Marie-Hélène Forest, the managing director of the Aude Winegrowers Syndicate, said that while she felt the acts of violence were disgraceful, she understood the perpetrators' desperation. "Ninety-nine percent of the region's vintners are at the end of their tether," she said. Languedoc's small vignerons have been hit hard by the decreasing value of the area's wines and the rising cost of production, especially the price of gasoline, in recent years. The average price of Merlot for low-cost vin de pays wines has dropped from the equivalent of 75 cents a bottle in July 2001 to just 60 cents a bottle last November.
Less than a week after the riots, minister of agriculture Michel Barnier announced that President Nicolas Sarkozy's government would finance emergency measures allocating around $3 million to help the winegrowers hit hardest by the industry crisis. The money will be used to help finance the social security contributions of vintners. The aid follows $2.68 million already allocated this year by the government to assist winegrowers in Languedoc-Roussillon.

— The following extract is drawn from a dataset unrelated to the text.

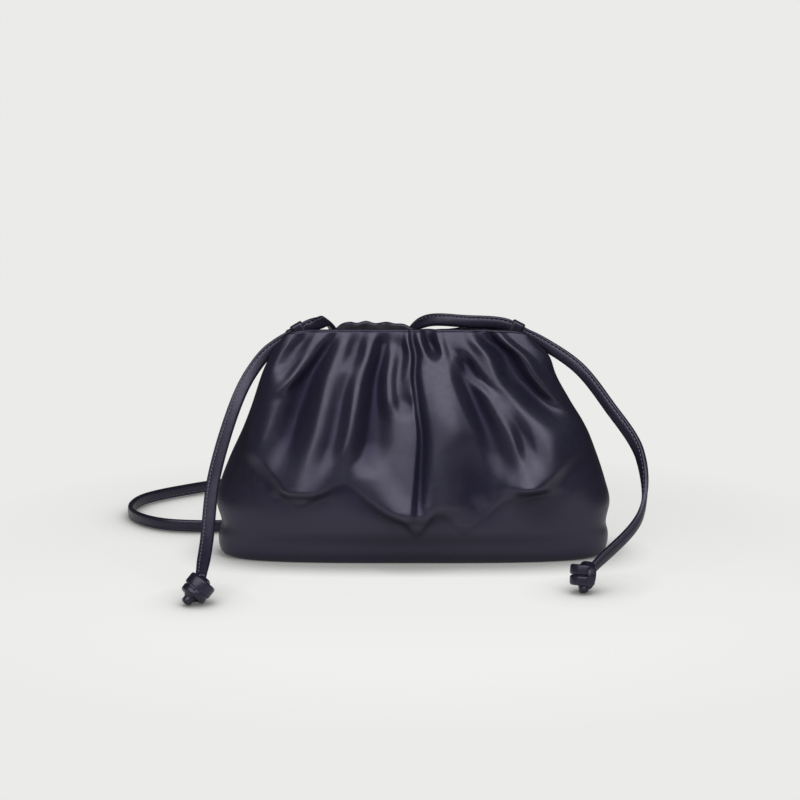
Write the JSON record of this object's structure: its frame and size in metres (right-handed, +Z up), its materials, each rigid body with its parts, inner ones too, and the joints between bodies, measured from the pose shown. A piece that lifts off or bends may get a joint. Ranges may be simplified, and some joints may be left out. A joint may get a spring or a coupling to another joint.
{
  "type": "cloud pouch bag",
  "caption": "Small gathered leather pouch handbag with a flat base, a pleated mouth and a thin knotted shoulder strap through two keepers.",
  "frame": {"origin": "on the floor under the middle of the pouch", "axes": "+X to the right of someone facing the front, along the bag's width; +Y to the back; +Z up"},
  "size_m": [0.2966, 0.2862, 0.1338],
  "materials": {
    "pouch_leather": "satin",
    "strap_leather": "satin"
  },
  "bodies": {
    "root": {"pouch": "pouch_leather", "keeper_left": "strap_leather", "keeper_right": "strap_leather", "strap": "strap_leather", "knot_left": "strap_leather", "knot_right": "strap_leather"}
  },
  "joints": []
}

Barnier also said that he was going to introduce several amendments in France's senate. One would oblige merchants to make a down payment of 15 percent when they place an order with winegrowers. A second one would oblige buyers to pay within a shorter time. Forest said she was pleased that the minister appeared to be pragmatic, however, a fairer deal from merchants was not the only problem requiring solutions. "Wine consumption is decreasing in France, where it is being treated as a diabolical beverage hampered by strict advertising laws," she said. "We discussed this dilemma with the minister who agreed that changes should be made so we can at least advertise on the Internet."